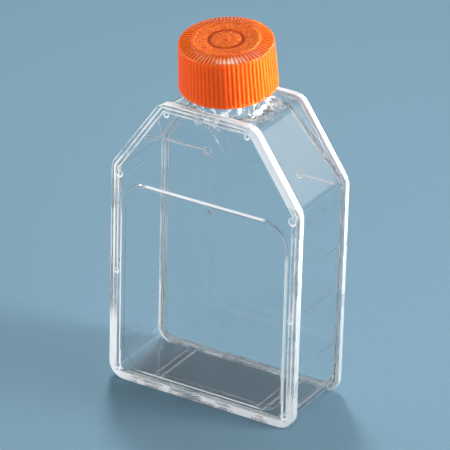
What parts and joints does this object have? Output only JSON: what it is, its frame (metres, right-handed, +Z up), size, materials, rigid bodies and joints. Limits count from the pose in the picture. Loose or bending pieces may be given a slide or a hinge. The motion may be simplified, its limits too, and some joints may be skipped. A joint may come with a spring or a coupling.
{
  "type": "cell culture flask",
  "caption": "Clear rectangular cell culture flask standing on its end, with a welded front plate, sloping shoulders, a canted threaded neck and a ribbed orange screw cap.",
  "frame": {"origin": "centre of the base, on the surface the flask stands on", "axes": "+Z up along the flask towards the neck, -Y out of the front plate with the raised panel, +X across the width"},
  "size_m": [0.085, 0.0433, 0.1549],
  "materials": {
    "clear_polystyrene": "clear, glossy, injection moulded",
    "clear_plate": "clear, glossy, injection moulded",
    "cap_polyethylene": "translucent orange, satin",
    "liner_foam": "soft, matt, off-white"
  },
  "bodies": {
    "flask": {"flask_body": "clear_polystyrene", "front_plate": "clear_plate"},
    "seal": {"cap_liner": "liner_foam"},
    "cap": {"screw_cap": "cap_polyethylene"}
  },
  "joints": [
    {"name": "cap_lift", "type": "slide", "parent": "flask", "child": "seal", "axis": [0, -0.1392, 0.9903], "range_m": [0, 0.025]},
    {"name": "cap_turn", "type": "hinge", "parent": "seal", "child": "cap", "pos_m": [0, -0.0019, 0.1239], "axis": [0, -0.1392, 0.9903], "range_deg": [0, 1800]}
  ],
  "couplings": [
    {"joint": "cap_lift", "follows": "cap_turn", "m_per_rad": 0.00079577}
  ]
}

**Stated goal:** Reproduce the listing in full. Keep it exactly as written.

**Finished answer:**
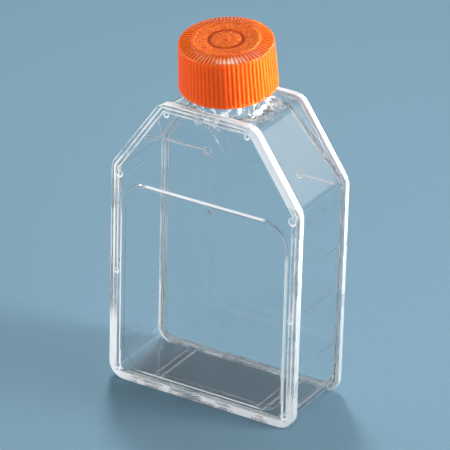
What parts and joints does this object have? Output only JSON: what it is, its frame (metres, right-handed, +Z up), size, materials, rigid bodies and joints. Limits count from the pose in the picture. Loose or bending pieces may be given a slide or a hinge. The motion may be simplified, its limits too, and some joints may be skipped. A joint may come with a spring or a coupling.
{
  "type": "cell culture flask",
  "caption": "Clear rectangular cell culture flask standing on its end, with a welded front plate, sloping shoulders, a canted threaded neck and a ribbed orange screw cap.",
  "frame": {"origin": "centre of the base, on the surface the flask stands on", "axes": "+Z up along the flask towards the neck, -Y out of the front plate with the raised panel, +X across the width"},
  "size_m": [0.085, 0.0433, 0.1549],
  "materials": {
    "clear_polystyrene": "clear, glossy, injection moulded",
    "clear_plate": "clear, glossy, injection moulded",
    "cap_polyethylene": "translucent orange, satin",
    "liner_foam": "soft, matt, off-white"
  },
  "bodies": {
    "flask": {"flask_body": "clear_polystyrene", "front_plate": "clear_plate"},
    "seal": {"cap_liner": "liner_foam"},
    "cap": {"screw_cap": "cap_polyethylene"}
  },
  "joints": [
    {"name": "cap_lift", "type": "slide", "parent": "flask", "child": "seal", "axis": [0, -0.1392, 0.9903], "range_m": [0, 0.025]},
    {"name": "cap_turn", "type": "hinge", "parent": "seal", "child": "cap", "pos_m": [0, -0.0019, 0.1239], "axis": [0, -0.1392, 0.9903], "range_deg": [0, 1800]}
  ],
  "couplings": [
    {"joint": "cap_lift", "follows": "cap_turn", "m_per_rad": 0.00079577}
  ]
}